What is being asked: Quote the whole listing verbatim.

Data section:
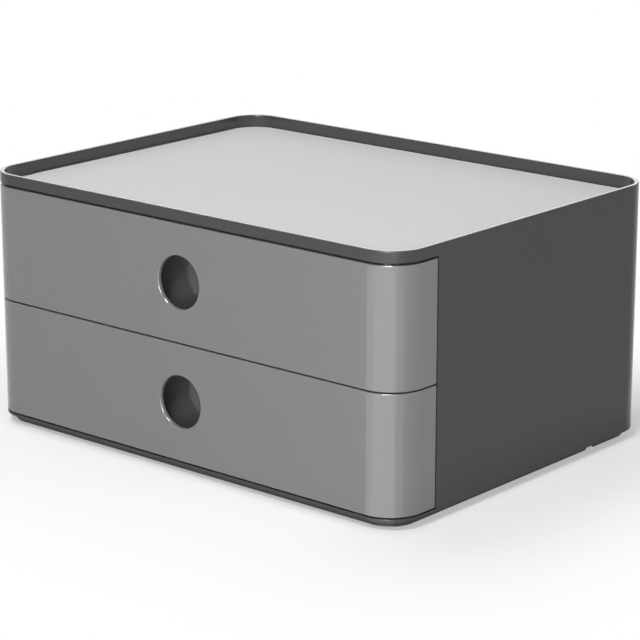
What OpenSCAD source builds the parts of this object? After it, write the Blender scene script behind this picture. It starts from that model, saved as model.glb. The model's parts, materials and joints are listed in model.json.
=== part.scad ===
// Desktop file drawer: a casing with two drawers whose fronts wrap round the corners.
// Millimetres. +Z is up, the fronts face -Y, and the origin is under the middle of the
// box, on the surface that the feet stand on.

/* [Casing] */
// Width over the sides
case_w = 260; // [220:1:320]
// Depth from the drawer fronts to the back
case_d = 195; // [160:1:260]
// Radius of the four upright corners
corner_r = 17.5; // [14:0.5:22]
// Thickness of the side and back walls and of the rim
wall = 2.4; // [2:0.1:3]
// Height of the rim band above the upper drawer front
band_h = 5.5; // [4.5:0.1:7]
// Thickness of the ledge that ties the front of the rim to the deck
shoulder_t = 1.3; // [1:0.1:2]
// Thickness of the wall under that ledge
shoulder_wall = 1.5; // [1.2:0.1:2.5]
// Thickness of the deck that carries the top plate
deck_t = 2.2; // [1.8:0.1:3]
// Height of the sill under the lower drawer front
sill_h = 1.3; // [1:0.1:2]
// Thickness of the casing floor
floor_t = 2.2; // [1.8:0.1:3]

/* [Top plate] */
// Depth from the top of the rim to the plate
plate_depth = 6.3; // [5.6:0.1:9]
// Thickness of the plate
plate_t = 2; // [1.5:0.1:3]
// Gap between the plate and the rim
plate_gap = 0.3; // [0.2:0.05:0.6]

/* [Plinth and feet] */
// Height of the plinth under the casing
plinth_h = 3.7; // [3:0.1:6]
// How far the plinth stands in from the casing
plinth_inset = 3.75; // [3:0.05:6]
// Thickness of the plinth's top skin
plinth_skin = 1.6; // [1.4:0.1:2]
// Thickness of the plinth's skirt and ribs
skirt_t = 2; // [1.5:0.1:3]
// Width of the notch in each side of the skirt
notch_w = 7.5; // [5:0.5:12]
// Distance from the back face to the middle of the notch
notch_back = 40.75; // [40:0.25:55]
// Diameter of a rubber foot
foot_d = 16; // [12:0.5:20]
// How far the feet stand proud of the plinth
foot_proud = 1; // [0.6:0.1:2]
// Distance from the side face to the middle of a foot
foot_in_x = 25; // [20:0.5:32]
// Distance from the front and back faces to the middle of a foot
foot_in_y = 25.5; // [22:0.5:32]

/* [Drawer fronts] */
// Height of one drawer front
front_h = 57.2; // [50:0.1:80]
// Thickness of a drawer front
front_t = 2.1; // [1.8:0.1:2.8]
// Gap between the back of a front and the casing's front edges
front_fit = 0.3; // [0.2:0.05:0.6]
// How far a front wraps back along the sides
front_wrap = 28; // [25:0.1:35]
// Open line above, below and between the fronts
front_gap = 0.7; // [0.5:0.05:1.2]
// Gap between the back edge of a front and the casing side
wrap_gap = 0.4; // [0.3:0.05:1]
// Diameter of the finger hole
hole_d = 25.5; // [18:0.5:32]
// How far the finger hole sits above the middle of the front
hole_rise = 0.4; // [0:0.1:3]
// Room for the finger between a front and the tray behind it
finger_room = 8.3; // [6:0.1:14]
// Thickness of the ribs behind a front
rib_t = 1.6; // [1.2:0.1:2.5]
// Distance of the inner pair of ribs from the middle
rib_x = 40; // [34:1:50]
// Distance of the screws from the middle
front_screw_x = 70; // [60:1:85]

/* [Trays] */
// Thickness of the tray walls
tray_wall = 2; // [1.5:0.1:3]
// Thickness of the tray bottom
tray_floor = 2; // [1.5:0.1:3]
// Height of the tray's underside above the front's lower edge
tray_lift = 5.9; // [4.5:0.1:10]
// Gap between the back of a tray and the casing
tray_back_gap = 2.5; // [2:0.1:5]
// Radius of the tray's front corners
tray_front_r = 6; // [3:0.5:10]
// Thickness of the side flanges that the tray hangs on
flange_t = 2.2; // [1.8:0.1:3]
// How far a drawer pulls out before its stops meet
travel = 115; // [80:1:118]

/* [Runners] */
// How far a runner stands in from the casing side
runner_depth = 6; // [5.5:0.1:8]
// Thickness of the runner's back
runner_web = 1.6; // [1.2:0.1:2]
// Thickness of the runner's upper and lower lips
runner_lip = 1.6; // [1.2:0.1:2.5]
// Gap between the flange and the lower lip
run_under = 0.2; // [0.1:0.05:0.4]
// Gap between the flange and the upper lip
run_over = 0.4; // [0.3:0.05:0.8]
// Gap between the tray side and the runner
run_side = 0.5; // [0.3:0.05:1]
// Height of the stop nib on the runner's back
nib_h = 0.8; // [0.6:0.05:1.2]
// Gap between the flange and the stop nib
nib_gap = 0.3; // [0.2:0.05:0.4]
// Gap between the stop block and the runner's back
block_gap = 0.2; // [0.15:0.05:0.3]
// Length of a stop block
block_l = 6; // [4:0.5:10]

/* [Divider] */
// Thickness of the divider shelf
divider_t = 2.2; // [1.8:0.1:3]
// Gap between the shelf and the casing walls
divider_gap = 0.2; // [0.1:0.05:0.5]

/* [Screws] */
// Diameter of the screw shanks
screw_d = 2.8; // [2.4:0.1:3]
// Diameter of the screw heads
head_d = 5.6; // [5:0.1:6]
// Height of a pan head
head_h = 1.8; // [1.4:0.1:2.2]
// Gap between a screw and the hole it bites in, across the diameter
pilot_gap = 0.1; // [0.06:0.02:0.2]
// Length of a base screw
base_screw_l = 7; // [6:0.5:7.5]
// Length of a front screw
front_screw_l = 8; // [6:0.5:9]
// Diameter of a screw boss
boss_d = 7; // [6:0.5:9]

/* [Hidden] */
$fn = 96;
eps = 0.01;
over = 5;

half_w = case_w / 2;
half_d = case_d / 2;
inner_x = half_w - wall;
inner_y = half_d - wall;

// Levels, from the surface up
plinth_z = foot_proud;
shell_z = plinth_z + plinth_h;
sill_z = shell_z + sill_h;
floor_z = shell_z + floor_t;
front_pitch = front_h + front_gap;
lower_z = sill_z + front_gap;
upper_z = lower_z + front_pitch;
band_z = upper_z + front_pitch;
rim_z = band_z + band_h;
plate_z = rim_z - plate_depth - plate_t;
deck_z = plate_z - deck_t;
shoulder_z = band_z + shoulder_t;
divider_z = deck_z - front_pitch;

// The fronts end on the sides here, and the casing sides start behind them
wrap_y = -half_d + front_wrap;
side_y = wrap_y + wrap_gap;
// The ledge behind the rim runs on past that line, so that it joins the casing sides
ledge_end_y = side_y + shoulder_wall;
front_back_y = -half_d + front_t;
// The casing's front edges stand in this far, behind the fronts
front_step = front_t + front_fit;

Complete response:
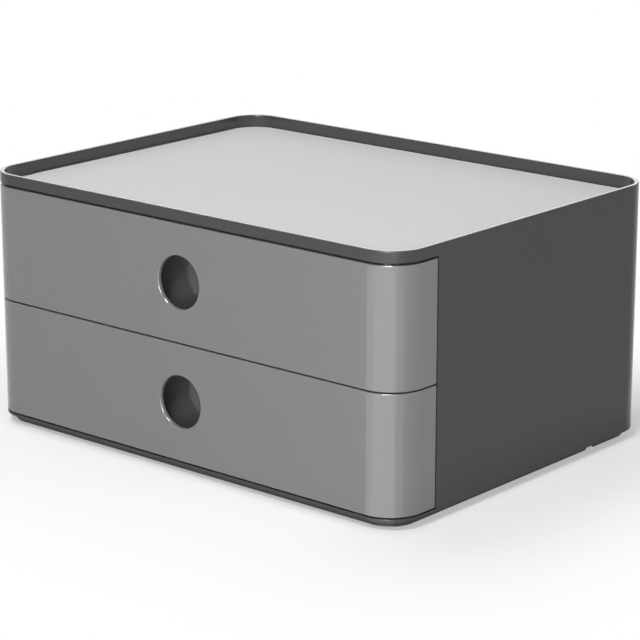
What OpenSCAD source builds the parts of this object? After it, write the Blender scene script behind this picture. It starts from that model, saved as model.glb. The model's parts, materials and joints are listed in model.json.
=== part.scad ===
// Desktop file drawer: a casing with two drawers whose fronts wrap round the corners.
// Millimetres. +Z is up, the fronts face -Y, and the origin is under the middle of the
// box, on the surface that the feet stand on.

/* [Casing] */
// Width over the sides
case_w = 260; // [220:1:320]
// Depth from the drawer fronts to the back
case_d = 195; // [160:1:260]
// Radius of the four upright corners
corner_r = 17.5; // [14:0.5:22]
// Thickness of the side and back walls and of the rim
wall = 2.4; // [2:0.1:3]
// Height of the rim band above the upper drawer front
band_h = 5.5; // [4.5:0.1:7]
// Thickness of the ledge that ties the front of the rim to the deck
shoulder_t = 1.3; // [1:0.1:2]
// Thickness of the wall under that ledge
shoulder_wall = 1.5; // [1.2:0.1:2.5]
// Thickness of the deck that carries the top plate
deck_t = 2.2; // [1.8:0.1:3]
// Height of the sill under the lower drawer front
sill_h = 1.3; // [1:0.1:2]
// Thickness of the casing floor
floor_t = 2.2; // [1.8:0.1:3]

/* [Top plate] */
// Depth from the top of the rim to the plate
plate_depth = 6.3; // [5.6:0.1:9]
// Thickness of the plate
plate_t = 2; // [1.5:0.1:3]
// Gap between the plate and the rim
plate_gap = 0.3; // [0.2:0.05:0.6]

/* [Plinth and feet] */
// Height of the plinth under the casing
plinth_h = 3.7; // [3:0.1:6]
// How far the plinth stands in from the casing
plinth_inset = 3.75; // [3:0.05:6]
// Thickness of the plinth's top skin
plinth_skin = 1.6; // [1.4:0.1:2]
// Thickness of the plinth's skirt and ribs
skirt_t = 2; // [1.5:0.1:3]
// Width of the notch in each side of the skirt
notch_w = 7.5; // [5:0.5:12]
// Distance from the back face to the middle of the notch
notch_back = 40.75; // [40:0.25:55]
// Diameter of a rubber foot
foot_d = 16; // [12:0.5:20]
// How far the feet stand proud of the plinth
foot_proud = 1; // [0.6:0.1:2]
// Distance from the side face to the middle of a foot
foot_in_x = 25; // [20:0.5:32]
// Distance from the front and back faces to the middle of a foot
foot_in_y = 25.5; // [22:0.5:32]

/* [Drawer fronts] */
// Height of one drawer front
front_h = 57.2; // [50:0.1:80]
// Thickness of a drawer front
front_t = 2.1; // [1.8:0.1:2.8]
// Gap between the back of a front and the casing's front edges
front_fit = 0.3; // [0.2:0.05:0.6]
// How far a front wraps back along the sides
front_wrap = 28; // [25:0.1:35]
// Open line above, below and between the fronts
front_gap = 0.7; // [0.5:0.05:1.2]
// Gap between the back edge of a front and the casing side
wrap_gap = 0.4; // [0.3:0.05:1]
// Diameter of the finger hole
hole_d = 25.5; // [18:0.5:32]
// How far the finger hole sits above the middle of the front
hole_rise = 0.4; // [0:0.1:3]
// Room for the finger between a front and the tray behind it
finger_room = 8.3; // [6:0.1:14]
// Thickness of the ribs behind a front
rib_t = 1.6; // [1.2:0.1:2.5]
// Distance of the inner pair of ribs from the middle
rib_x = 40; // [34:1:50]
// Distance of the screws from the middle
front_screw_x = 70; // [60:1:85]

/* [Trays] */
// Thickness of the tray walls
tray_wall = 2; // [1.5:0.1:3]
// Thickness of the tray bottom
tray_floor = 2; // [1.5:0.1:3]
// Height of the tray's underside above the front's lower edge
tray_lift = 5.9; // [4.5:0.1:10]
// Gap between the back of a tray and the casing
tray_back_gap = 2.5; // [2:0.1:5]
// Radius of the tray's front corners
tray_front_r = 6; // [3:0.5:10]
// Thickness of the side flanges that the tray hangs on
flange_t = 2.2; // [1.8:0.1:3]
// How far a drawer pulls out before its stops meet
travel = 115; // [80:1:118]

/* [Runners] */
// How far a runner stands in from the casing side
runner_depth = 6; // [5.5:0.1:8]
// Thickness of the runner's back
runner_web = 1.6; // [1.2:0.1:2]
// Thickness of the runner's upper and lower lips
runner_lip = 1.6; // [1.2:0.1:2.5]
// Gap between the flange and the lower lip
run_under = 0.2; // [0.1:0.05:0.4]
// Gap between the flange and the upper lip
run_over = 0.4; // [0.3:0.05:0.8]
// Gap between the tray side and the runner
run_side = 0.5; // [0.3:0.05:1]
// Height of the stop nib on the runner's back
nib_h = 0.8; // [0.6:0.05:1.2]
// Gap between the flange and the stop nib
nib_gap = 0.3; // [0.2:0.05:0.4]
// Gap between the stop block and the runner's back
block_gap = 0.2; // [0.15:0.05:0.3]
// Length of a stop block
block_l = 6; // [4:0.5:10]

/* [Divider] */
// Thickness of the divider shelf
divider_t = 2.2; // [1.8:0.1:3]
// Gap between the shelf and the casing walls
divider_gap = 0.2; // [0.1:0.05:0.5]

/* [Screws] */
// Diameter of the screw shanks
screw_d = 2.8; // [2.4:0.1:3]
// Diameter of the screw heads
head_d = 5.6; // [5:0.1:6]
// Height of a pan head
head_h = 1.8; // [1.4:0.1:2.2]
// Gap between a screw and the hole it bites in, across the diameter
pilot_gap = 0.1; // [0.06:0.02:0.2]
// Length of a base screw
base_screw_l = 7; // [6:0.5:7.5]
// Length of a front screw
front_screw_l = 8; // [6:0.5:9]
// Diameter of a screw boss
boss_d = 7; // [6:0.5:9]

/* [Hidden] */
$fn = 96;
eps = 0.01;
over = 5;

half_w = case_w / 2;
half_d = case_d / 2;
inner_x = half_w - wall;
inner_y = half_d - wall;

// Levels, from the surface up
plinth_z = foot_proud;
shell_z = plinth_z + plinth_h;
sill_z = shell_z + sill_h;
floor_z = shell_z + floor_t;
front_pitch = front_h + front_gap;
lower_z = sill_z + front_gap;
upper_z = lower_z + front_pitch;
band_z = upper_z + front_pitch;
rim_z = band_z + band_h;
plate_z = rim_z - plate_depth - plate_t;
deck_z = plate_z - deck_t;
shoulder_z = band_z + shoulder_t;
divider_z = deck_z - front_pitch;

// The fronts end on the sides here, and the casing sides start behind them
wrap_y = -half_d + front_wrap;
side_y = wrap_y + wrap_gap;
// The ledge behind the rim runs on past that line, so that it joins the casing sides
ledge_end_y = side_y + shoulder_wall;
front_back_y = -half_d + front_t;
// The casing's front edges stand in this far, behind the fronts
front_step = front_t + front_fit;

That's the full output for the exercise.